== SHORT PROBLEM ==
Reproduce all of the material word for word.

== COLLECTED DATA ==
** Begin **

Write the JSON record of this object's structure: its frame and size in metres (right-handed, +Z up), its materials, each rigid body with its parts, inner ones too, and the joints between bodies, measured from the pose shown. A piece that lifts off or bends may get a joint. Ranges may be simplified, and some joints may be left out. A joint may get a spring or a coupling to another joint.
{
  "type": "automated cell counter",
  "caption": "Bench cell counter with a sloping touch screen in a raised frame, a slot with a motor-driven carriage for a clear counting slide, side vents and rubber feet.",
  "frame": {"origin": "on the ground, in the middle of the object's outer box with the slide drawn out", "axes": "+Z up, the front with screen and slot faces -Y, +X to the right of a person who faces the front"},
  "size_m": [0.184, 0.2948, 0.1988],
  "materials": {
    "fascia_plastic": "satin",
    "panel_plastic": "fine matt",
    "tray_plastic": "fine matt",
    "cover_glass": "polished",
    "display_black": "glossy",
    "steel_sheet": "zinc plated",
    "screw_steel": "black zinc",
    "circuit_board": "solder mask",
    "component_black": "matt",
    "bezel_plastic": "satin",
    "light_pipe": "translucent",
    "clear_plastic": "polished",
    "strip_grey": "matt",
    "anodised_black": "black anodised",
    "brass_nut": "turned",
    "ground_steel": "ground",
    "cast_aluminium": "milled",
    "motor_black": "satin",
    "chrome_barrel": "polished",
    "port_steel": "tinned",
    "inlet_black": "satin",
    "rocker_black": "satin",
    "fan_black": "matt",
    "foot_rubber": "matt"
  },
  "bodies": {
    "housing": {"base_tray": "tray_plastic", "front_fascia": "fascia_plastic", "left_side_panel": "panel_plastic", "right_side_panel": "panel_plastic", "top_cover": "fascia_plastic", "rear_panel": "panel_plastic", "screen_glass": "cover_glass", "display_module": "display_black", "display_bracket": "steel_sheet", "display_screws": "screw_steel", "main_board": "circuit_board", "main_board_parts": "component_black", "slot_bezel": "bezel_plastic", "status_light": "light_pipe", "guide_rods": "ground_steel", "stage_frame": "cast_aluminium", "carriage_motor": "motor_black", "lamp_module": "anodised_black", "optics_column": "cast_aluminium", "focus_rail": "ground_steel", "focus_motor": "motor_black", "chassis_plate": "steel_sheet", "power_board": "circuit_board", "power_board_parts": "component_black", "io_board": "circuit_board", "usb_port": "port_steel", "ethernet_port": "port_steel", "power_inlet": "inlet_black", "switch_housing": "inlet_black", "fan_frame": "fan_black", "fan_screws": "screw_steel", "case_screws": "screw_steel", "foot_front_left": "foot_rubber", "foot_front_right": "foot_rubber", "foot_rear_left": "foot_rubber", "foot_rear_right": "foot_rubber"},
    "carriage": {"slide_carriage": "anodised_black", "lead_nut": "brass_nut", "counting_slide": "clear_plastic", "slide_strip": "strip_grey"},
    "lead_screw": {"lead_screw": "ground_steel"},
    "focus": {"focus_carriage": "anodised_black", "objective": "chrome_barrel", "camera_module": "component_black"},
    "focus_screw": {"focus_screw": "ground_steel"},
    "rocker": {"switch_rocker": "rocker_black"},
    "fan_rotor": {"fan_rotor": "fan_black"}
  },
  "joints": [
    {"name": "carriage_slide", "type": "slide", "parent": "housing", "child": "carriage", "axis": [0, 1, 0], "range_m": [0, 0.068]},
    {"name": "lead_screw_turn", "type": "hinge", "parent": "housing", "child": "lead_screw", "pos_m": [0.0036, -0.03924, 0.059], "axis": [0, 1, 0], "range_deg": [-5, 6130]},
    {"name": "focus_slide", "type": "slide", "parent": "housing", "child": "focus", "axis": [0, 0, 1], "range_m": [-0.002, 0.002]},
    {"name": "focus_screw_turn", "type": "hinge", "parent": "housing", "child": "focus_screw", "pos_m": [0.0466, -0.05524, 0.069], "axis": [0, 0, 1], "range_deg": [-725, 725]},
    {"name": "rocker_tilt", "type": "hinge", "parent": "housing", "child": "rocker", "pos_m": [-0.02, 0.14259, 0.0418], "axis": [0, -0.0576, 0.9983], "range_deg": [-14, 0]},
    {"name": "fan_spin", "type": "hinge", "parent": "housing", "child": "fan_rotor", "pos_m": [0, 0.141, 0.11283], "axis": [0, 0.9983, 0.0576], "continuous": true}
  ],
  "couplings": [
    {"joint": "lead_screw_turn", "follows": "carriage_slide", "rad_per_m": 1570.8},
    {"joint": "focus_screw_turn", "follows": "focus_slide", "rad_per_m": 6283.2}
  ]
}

** End **

== EXERCISE OUTPUT ==
Write the JSON record of this object's structure: its frame and size in metres (right-handed, +Z up), its materials, each rigid body with its parts, inner ones too, and the joints between bodies, measured from the pose shown. A piece that lifts off or bends may get a joint. Ranges may be simplified, and some joints may be left out. A joint may get a spring or a coupling to another joint.
{
  "type": "automated cell counter",
  "caption": "Bench cell counter with a sloping touch screen in a raised frame, a slot with a motor-driven carriage for a clear counting slide, side vents and rubber feet.",
  "frame": {"origin": "on the ground, in the middle of the object's outer box with the slide drawn out", "axes": "+Z up, the front with screen and slot faces -Y, +X to the right of a person who faces the front"},
  "size_m": [0.184, 0.2948, 0.1988],
  "materials": {
    "fascia_plastic": "satin",
    "panel_plastic": "fine matt",
    "tray_plastic": "fine matt",
    "cover_glass": "polished",
    "display_black": "glossy",
    "steel_sheet": "zinc plated",
    "screw_steel": "black zinc",
    "circuit_board": "solder mask",
    "component_black": "matt",
    "bezel_plastic": "satin",
    "light_pipe": "translucent",
    "clear_plastic": "polished",
    "strip_grey": "matt",
    "anodised_black": "black anodised",
    "brass_nut": "turned",
    "ground_steel": "ground",
    "cast_aluminium": "milled",
    "motor_black": "satin",
    "chrome_barrel": "polished",
    "port_steel": "tinned",
    "inlet_black": "satin",
    "rocker_black": "satin",
    "fan_black": "matt",
    "foot_rubber": "matt"
  },
  "bodies": {
    "housing": {"base_tray": "tray_plastic", "front_fascia": "fascia_plastic", "left_side_panel": "panel_plastic", "right_side_panel": "panel_plastic", "top_cover": "fascia_plastic", "rear_panel": "panel_plastic", "screen_glass": "cover_glass", "display_module": "display_black", "display_bracket": "steel_sheet", "display_screws": "screw_steel", "main_board": "circuit_board", "main_board_parts": "component_black", "slot_bezel": "bezel_plastic", "status_light": "light_pipe", "guide_rods": "ground_steel", "stage_frame": "cast_aluminium", "carriage_motor": "motor_black", "lamp_module": "anodised_black", "optics_column": "cast_aluminium", "focus_rail": "ground_steel", "focus_motor": "motor_black", "chassis_plate": "steel_sheet", "power_board": "circuit_board", "power_board_parts": "component_black", "io_board": "circuit_board", "usb_port": "port_steel", "ethernet_port": "port_steel", "power_inlet": "inlet_black", "switch_housing": "inlet_black", "fan_frame": "fan_black", "fan_screws": "screw_steel", "case_screws": "screw_steel", "foot_front_left": "foot_rubber", "foot_front_right": "foot_rubber", "foot_rear_left": "foot_rubber", "foot_rear_right": "foot_rubber"},
    "carriage": {"slide_carriage": "anodised_black", "lead_nut": "brass_nut", "counting_slide": "clear_plastic", "slide_strip": "strip_grey"},
    "lead_screw": {"lead_screw": "ground_steel"},
    "focus": {"focus_carriage": "anodised_black", "objective": "chrome_barrel", "camera_module": "component_black"},
    "focus_screw": {"focus_screw": "ground_steel"},
    "rocker": {"switch_rocker": "rocker_black"},
    "fan_rotor": {"fan_rotor": "fan_black"}
  },
  "joints": [
    {"name": "carriage_slide", "type": "slide", "parent": "housing", "child": "carriage", "axis": [0, 1, 0], "range_m": [0, 0.068]},
    {"name": "lead_screw_turn", "type": "hinge", "parent": "housing", "child": "lead_screw", "pos_m": [0.0036, -0.03924, 0.059], "axis": [0, 1, 0], "range_deg": [-5, 6130]},
    {"name": "focus_slide", "type": "slide", "parent": "housing", "child": "focus", "axis": [0, 0, 1], "range_m": [-0.002, 0.002]},
    {"name": "focus_screw_turn", "type": "hinge", "parent": "housing", "child": "focus_screw", "pos_m": [0.0466, -0.05524, 0.069], "axis": [0, 0, 1], "range_deg": [-725, 725]},
    {"name": "rocker_tilt", "type": "hinge", "parent": "housing", "child": "rocker", "pos_m": [-0.02, 0.14259, 0.0418], "axis": [0, -0.0576, 0.9983], "range_deg": [-14, 0]},
    {"name": "fan_spin", "type": "hinge", "parent": "housing", "child": "fan_rotor", "pos_m": [0, 0.141, 0.11283], "axis": [0, 0.9983, 0.0576], "continuous": true}
  ],
  "couplings": [
    {"joint": "lead_screw_turn", "follows": "carriage_slide", "rad_per_m": 1570.8},
    {"joint": "focus_screw_turn", "follows": "focus_slide", "rad_per_m": 6283.2}
  ]
}